The family may have had a no-holds-barred approach to their grief, but Elke says it will be a lifelong process for them all. It saddens her that Olivia will have no memories of her father, so she found a photograph of Martin the first time he ever held her, and has kept the top he was wearing in that photograph to give to her, and has compiled memory books for both children.
She says: “I think what I’ve learnt at Richmond’s Hope is that grief never goes away, and probably however old you are there’s something new. What happens if he wants to start shaving, or she gets married and she hasn’t got her dad to give her away?
“I know in two years’ time she’s going to be saying, ‘Why haven’t I got a daddy?’ and I’ll be doing it all over again.”
Children’s bereavement charity Richmond’s Hope helps children to understand and express their grief.
The organisation, based in Niddrie Mains Road, helped Alex through play sessions, gathering his memories for posterity, and encouraging him not to be frightened of words like “dead” and “died”.

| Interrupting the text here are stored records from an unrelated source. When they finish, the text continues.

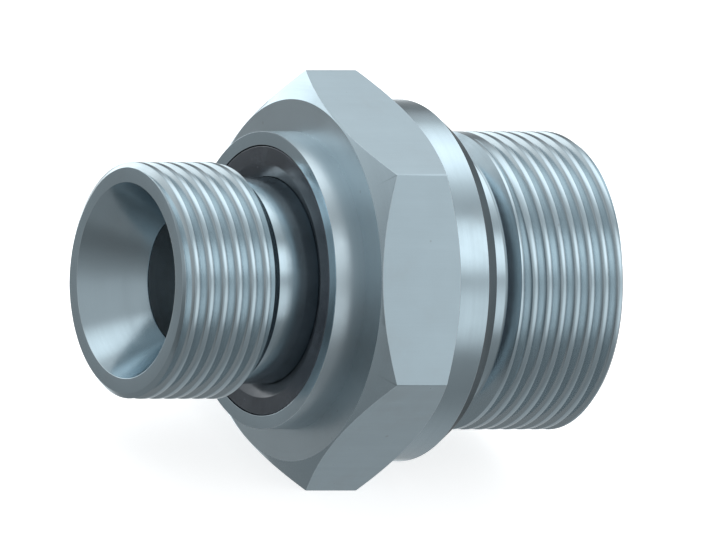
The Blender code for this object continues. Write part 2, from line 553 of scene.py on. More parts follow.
class ThreadTree:
    """The Geometry Nodes tree that makes a threaded tube, and the way to run it."""

    FLOATS = (
        "Crest Radius", "Pitch", "Depth", "Crest Flat", "Flank Angle", "Edge Break",
        "Groove Place", "Groove Angle", "Start", "End", "Begins", "Full From", "Full To",
        "Ends", "Axis Height",
    )

    def __init__(self) -> None:
        """Build the tree."""
        inputs = {"Geometry": ("NodeSocketGeometry", None)}
        inputs.update({name: ("NodeSocketFloat", 0.0) for name in self.FLOATS})
        inputs.update({
            "Grooves": ("NodeSocketInt", 8),
            "Stations": ("NodeSocketInt", 240),
            "Material": ("NodeSocketMaterial", None),
        })
        self.tree, sheet, given, result = new_group(
            "Helical thread", "GeometryNodeTree", inputs, {"Geometry": "NodeSocketGeometry"})
        self._fill(sheet, given, result)

    def _fill(self, sheet: NodeSheet, given: Outputs, result: Inputs) -> None:
        """Lay a grid of columns along the axis and stations round it onto the thread.

        Args:
            sheet: The sheet to add nodes to.
            given: The tree's inputs.
            result: The tree's outputs, as the inputs of its last node.
        """
        math_of = sheet.math
        length = math_of("MULTIPLY", given["Grooves"], float(COLUMNS_PER_GROOVE))
        grid = sheet.add("GeometryNodeMeshGrid", {
            "Size X": length,
            "Size Y": given["Stations"],
            "Vertices X": math_of("ADD", length, 1.0),
            "Vertices Y": math_of("ADD", given["Stations"], 1.0),
        })
        place = sheet.add(
            "ShaderNodeSeparateXYZ", {0: sheet.add("GeometryNodeInputPosition").outputs[0]})
        column = math_of("ROUND", math_of("ADD", place.outputs[0], math_of("MULTIPLY", length, 0.5)))
        station = math_of("ADD", place.outputs[1], math_of("MULTIPLY", given["Stations"], 0.5))
        turn = math_of("FLOOR", math_of("DIVIDE", math_of("ADD", column, INDEX_NUDGE),
                                        float(COLUMNS_PER_GROOVE)))
        role = math_of("SUBTRACT", math_of("SUBTRACT", column, COLUMNS_PER_GROOVE / 2),
                       math_of("MULTIPLY", turn, float(COLUMNS_PER_GROOVE)))
        side = math_of("SIGN", role)
        step = math_of("ADD", math_of("ABSOLUTE", role), INDEX_NUDGE)
        angle = math_of("MULTIPLY", math_of("DIVIDE", station, given["Stations"]), 2 * math.pi)
        lead = math_of("ADD", turn, math_of(
            "DIVIDE", math_of("SUBTRACT", angle, given["Groove Angle"]), 2 * math.pi))
        centre = math_of("MULTIPLY_ADD", lead, given["Pitch"], given["Groove Place"])
        opened = math_of(
            "MULTIPLY",
            sheet.ramp(centre, given["Begins"], given["Full From"]),
            sheet.ramp(centre, given["Full To"], given["Ends"], 1.0, 0.0),
        )
        offset, fall = self._groove(sheet, given, opened, step)
        along = math_of("MULTIPLY_ADD", side, offset, centre)
        x = math_of("MINIMUM", math_of("MAXIMUM", along, given["Start"]), given["End"])
        radius = math_of("SUBTRACT", given["Crest Radius"], fall)
        where = sheet.add("ShaderNodeCombineXYZ", {
            0: x,
            1: math_of("MULTIPLY", radius, math_of("COSINE", angle)),
            2: math_of("MULTIPLY_ADD", radius, math_of("SINE", angle), given["Axis Height"]),
        })
        moved = sheet.add("GeometryNodeSetPosition", {
            "Geometry": grid.outputs["Mesh"], "Position": where.outputs[0]})
        merged = sheet.add("GeometryNodeMergeByDistance", {
            "Geometry": moved.outputs[0], "Distance": MERGE_DISTANCE})
        real = sheet.add("GeometryNodeRealizeInstances", {"Geometry": merged.outputs[0]})
        dressed = sheet.add("GeometryNodeSetMaterial", {
            "Geometry": real.outputs[0], "Material": given["Material"]})
        sheet.plug(result["Geometry"], dressed.outputs[0])

    def _groove(self, sheet: NodeSheet, given: Outputs, opened: Socket,
                step: Socket) -> tuple[Socket, Socket]:
        """Return how far a column stands from its groove's middle and how deep it lies.

        Args:
            sheet: The sheet to add nodes to.
            given: The tree's inputs.
            opened: Share of the full depth that the groove has here.
            step: Number of the column, from 0 at the root to 6 at the middle of the crest.

        Returns:
            The distance along the axis and the fall below the crest.
        """
        math_of = sheet.math
        slope = math_of("TANGENT", given["Flank Angle"])
        sine = math_of("SINE", given["Flank Angle"])
        cosine = math_of("COSINE", given["Flank Angle"])
        spare = math_of("MULTIPLY", math_of("SUBTRACT", given["Pitch"], given["Crest Flat"]), 0.5)
        root = math_of("SUBTRACT", spare, math_of("MULTIPLY", given["Depth"], slope))
        depth = math_of("MULTIPLY", given["Depth"], opened)
        half = math_of("MULTIPLY_ADD", depth, slope, root)
        edge = math_of("MINIMUM", given["Edge Break"], math_of("MULTIPLY", depth, 0.5))
        quarter = math_of("MULTIPLY", edge, 0.25)
        offset = sheet.choose(step, [
            0.0,
            root,
            math_of("MULTIPLY", math_of("ADD", root, half), 0.5),
            math_of("SUBTRACT", half, math_of("MULTIPLY", edge, sine)),
            math_of("MULTIPLY_ADD", quarter, math_of("SUBTRACT", 1.0, sine), half),
            math_of("ADD", half, edge),
            math_of("MULTIPLY", given["Pitch"], 0.5),
        ])
        fall = sheet.choose(step, [
            depth,
            depth,
            math_of("MULTIPLY", depth, 0.5),
            math_of("MULTIPLY", edge, cosine),
            math_of("MULTIPLY", quarter, cosine),
            0.0,
            0.0,
        ])
        return offset, fall

    def run(self, name: str, values: dict[str, object]) -> bpy.types.Mesh:
        """Run the tree once and return the plain mesh it makes.

        Args:
            name: A name for the mesh.
            values: Input values by socket name.

        Returns:
            The threaded tube, open at both ends.
        """
        carrier = put_in_scene(name, bpy.data.meshes.new(name))
        modifier = carrier.modifiers.new("thread", "NODES")
        modifier.node_group = self.tree
        for item in self.tree.interface.items_tree:
            if item.in_out == "INPUT" and item.name in values:
                modifier[item.identifier] = values[item.name]
        mesh = evaluated_mesh(carrier)
        bpy.data.objects.remove(carrier)
        return mesh


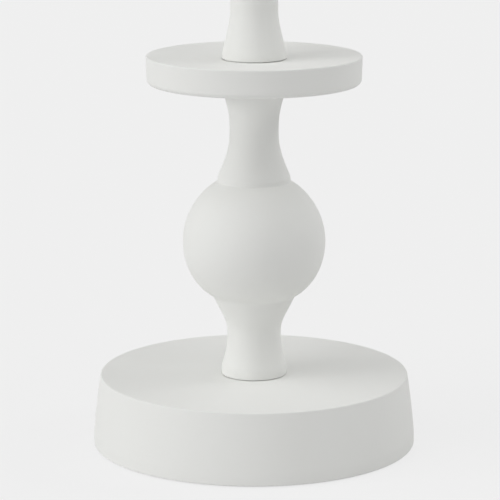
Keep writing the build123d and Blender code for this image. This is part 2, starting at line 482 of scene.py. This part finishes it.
def drawOutline(name, knots, ring, fineness):
    bpy.ops.object.select_all(action="DESELECT")
    bpy.ops.curve.primitive_bezier_curve_add(location=(0, 0, 0))
    outline = bpy.context.object
    outline.name = name
    outline.data.resolution_u = fineness
    spline = outline.data.splines[0]
    spline.bezier_points.add(len(knots) - 2)  # it starts with two
    spline.use_cyclic_u = ring
    for point, (radius, height, arriving, leaving) in zip(spline.bezier_points, knots):
        place = Vector((radius, 0, height)) * mm
        point.handle_left_type = "FREE" if arriving else "VECTOR"
        point.handle_right_type = "FREE" if leaving else "VECTOR"
        point.co = place
        if arriving:
            point.handle_left = place + Vector((arriving[0], 0, arriving[1])) * mm
        if leaving:
            point.handle_right = place + Vector((leaving[0], 0, leaving[1])) * mm
    bpy.ops.object.convert(target="MESH")
    return bpy.context.object


def turnPiece(name, knots, fineness, ring=False, steps=turning["steps"]):
    piece = drawOutline(name, knots, ring, fineness)
    bpy.ops.object.mode_set(mode="EDIT")
    bpy.ops.mesh.select_all(action="SELECT")
    bpy.ops.mesh.spin(steps=steps, angle=math.radians(360), center=(0, 0, 0), axis=(0, 0, 1))
    bpy.ops.mesh.select_all(action="SELECT")
    bpy.ops.mesh.remove_doubles(threshold=turning["joinWithin"] * mm)
    bpy.ops.mesh.normals_make_consistent(inside=False)
    bpy.ops.mesh.select_all(action="DESELECT")
    bpy.ops.object.mode_set(mode="OBJECT")
    return piece


def roundRing(piece, radius, height, width, segments=turning["roundSegments"]):
    # bevels the ring of edges at this radius and height
    near = turning["ringWithin"] * mm
    ringVertices = {
        vertex.index
        for vertex in piece.data.vertices
        if abs(vertex.co.xy.length - radius * mm) < near and abs(vertex.co.z - height * mm) < near
    }
    bpy.context.view_layer.objects.active = piece
    bpy.ops.object.mode_set(mode="EDIT")
    bpy.ops.mesh.select_mode(type="EDGE")
    bpy.ops.mesh.select_all(action="DESELECT")
    bpy.ops.object.mode_set(mode="OBJECT")
    for edge in piece.data.edges:
        edge.select = ringVertices.issuperset(edge.vertices)
    bpy.ops.object.mode_set(mode="EDIT")
    bpy.ops.mesh.bevel(offset=width * mm, segments=segments, affect="EDGES", clamp_overlap=False)
    bpy.ops.mesh.select_all(action="DESELECT")
    bpy.ops.object.mode_set(mode="OBJECT")


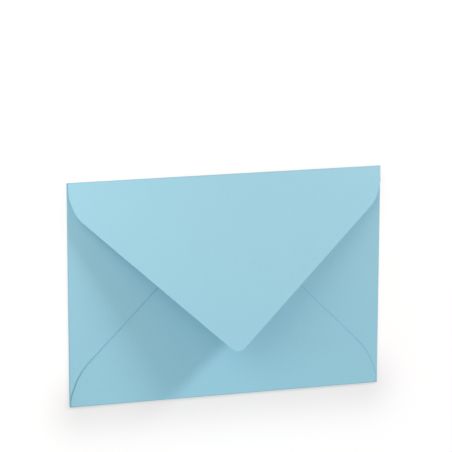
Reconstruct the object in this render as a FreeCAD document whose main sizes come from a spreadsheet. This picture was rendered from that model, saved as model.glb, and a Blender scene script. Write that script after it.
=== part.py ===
import FreeCAD, Part
import Sketcher
import math
import os

# Paper envelope folded from one sheet. It lies on its front panel, with the closing flap lifted off the back.
# X runs along the long side, Y from the bottom fold to the top fold, Z up through the thickness.
# The origin is the middle of the front panel's outer face. Lengths in millimetres, angles in degrees.

# Sizes that can be set one by one. A flap's depth, straight height and shoulder height count from the line
# where its fold ends. Up to its straight height it is as wide as its fold, and from there its sides taper in.
drivingSizes = {
    "envelopeWidth": "162",
    "envelopeHeight": "114",
    "paperThickness": "0.15",
    "pocketRoom": "0.6",
    "foldEndGap": "0.1",
    "sideFlapEndGap": "0.3",
    "closingLift": "14.5",
    "closingDepth": "87.45",
    "closingStraight": "6.9",
    "closingShoulder": "16.5",
    "closingTaper": "16.8",
    "closingShoulderRadius": "18.6",
    "closingTipRadius": "4.95",
    "bottomDepth": "77.8",
    "bottomStraight": "3.6",
    "bottomShoulder": "17.1",
    "bottomTaper": "19.3",
    "bottomShoulderRadius": "31.7",
    "bottomTipRadius": "38",
    "sideTipInset": "14",
    "sideTipRadius": "6",
}

# A fold wraps round what lies between its two leaves, so its radius follows from the layers that it closes over.
# The side folds run on past the front panel into the corners, and the end folds stop just inside the side folds.
foldSizes = {
    "sideFoldRadius": "=paperThickness + pocketRoom / 2",
    "endFoldRadius": "=1.5 * paperThickness + pocketRoom / 2",
    "panelHalfWidth": "=envelopeWidth / 2 - sideFoldRadius",
    "panelHalfHeight": "=envelopeHeight / 2 - endFoldRadius",
    "endFoldHalfLength": "=panelHalfWidth - foldEndGap",
    "sideFoldHalfLength": "=envelopeHeight / 2 - foldEndGap",
    "sideFlapHalfLength": "=panelHalfHeight - sideFlapEndGap",
    "sideFlapLevel": "=paperThickness + pocketRoom",
    "bottomFlapLevel": "=sideFlapLevel + paperThickness",
    "closingStartY": "=panelHalfHeight + endFoldRadius * sin(closingLift * 1deg)",
    "closingStartZ": "=endFoldRadius * (1 + cos(closingLift * 1deg))",
}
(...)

Senior project worker Donna Hastings says: “We have just found that with younger children, the sessions haven’t really worked, and at four you’re able to explain a bit more about how a death has affected them and they have more understanding.
“Alex can have a great conversation about his dad now, he really can communicate well and he’s not afraid it use words – if he sees his mum upset, he’ll say ‘Is that because dad’s dead?”
She says she was very impressed when she read Elke’s book, Is Daddy Coming Back In a Minute?
“I had a lump in my throat when I read it. For other children we’ve worked with of that age, there isn’t very much. The conversations that she had with Alex that’s in this book is pretty much the questions that most four-year-olds have.
“We hope that she’s successful, because it would be great to have a story book that our workers could share with children who have had a similar experience.”